While 13 properties requiring $15 million were recommended for funding, the existing budget of $6.4 million will fund five of the top-ranked properties statewide. The recommendations require approval by the Board of Land and Natural Resources and Gov. David Ige.

Title to all three Big Island properties, if funded by grants from the state’s Land Conservation Fund, will be awarded to the Ala Kahakai Trail Association, with conservation easements to all three held by the county.

The trail association’s website describes its mission as “to support and guide a community-managed trail that honors those who came before and perpetuates for those to follow — with protocols and respect for Hawaii’s past, present and future.”

“When we get these properties, even though we may be the titleholders, it is really for the community that we are trying to preserve and protect these places,” trail association secretary Kaleo Paik said Thursday.

Paik added the Ala Kahakai National Historic Trail covers 177 miles from Upolu Point to Hawaii Volcanoes National Park.

The properties this will protect … will be from South Point to Honu‘apo,” she said. “… The state already owns Waiohonu, which is a nice, large portion of that. But with this acquisition, we can have a contiguous preservation from South Point to Honu‘apo.”

The commission recommended full funding for Fiscal Year 2020 of Kaunamano.

It consists of five undeveloped parcels of 1,363 acres between Naalehu and Honu‘apo, fronting four miles of Ka‘u coastline and rising to 600 feet in elevation.

The entire property is licensed for cattle grazing, which, according to a Department of Land and Natural Resources statement, “frequently brings people in to help protect sensitive resources and would provide a revenue stream to support future management actions.”

The commission recommended full funding for Fiscal Year 2021 for Kiolakaa. The 1,840 acres recommended for acquisition begin at Kaalualu Bay, a popular camping spot, and stretch over four miles inland to 700 feet in elevation.

Ranchers hold license agreements to graze cattle on portions of this property, as well as on adjacent lands also slated for conservation with Legacy Land Conservation Program funding, according to the DLNR.

The commission is recommending a partial grant award for Fiscal Year 2021 for Manakaa, a 348-acre property on an undeveloped coastal parcel just south of Naalehu, where Manakaa fishing village sits on the cliffs overlooking Waikapuna.

The DLNR said ranchers also hold license agreements to graze cattle on portions of this property, as well as on adjacent lands also tabbed for conservation with Legacy Land Conservation Program funding.

“Every one of the properties has significant cultural resources as well as natural resources,” Paik said, noting that Kaunamano also has a village site and mauka-makai trails.
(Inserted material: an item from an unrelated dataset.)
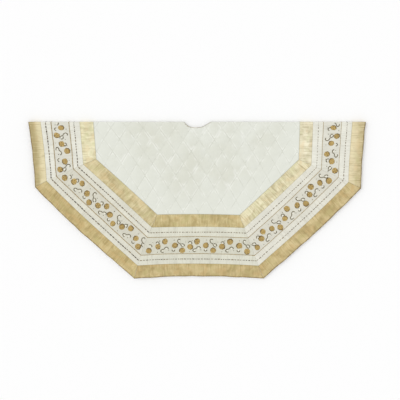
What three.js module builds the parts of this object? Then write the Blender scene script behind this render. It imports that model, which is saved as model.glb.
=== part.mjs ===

“When the plantations closed, they sold off their lands to private ownerships, and these private landowners were there to speculate for development,” she explained. “So the Ka‘u community was hoping that these lands could be preserved, and they were looking for organizations that could help the community preserve and protect these resources. Because Ka‘u people, they still do a lot of subsistence living, whether it be fishing or gathering and hunting. And these particular areas are a lot of beach access or coastline access for fishermen.

“(Ala Kahakai Trail Association) is extremely excited to be a part of helping the community to preserve and protect this vast cultural landscape for the future generations.”

The other two properties recommended for funding by the commission are Makaalae Lands in Hana, Maui, and Mapulehu on Molokai.

The commission also recommended an increase to the program’s Fiscal Year 2021 budget to provide funding for an additional eight properties, including a conservation easement covering 2,780 acres of working forest lands in West Hawaii.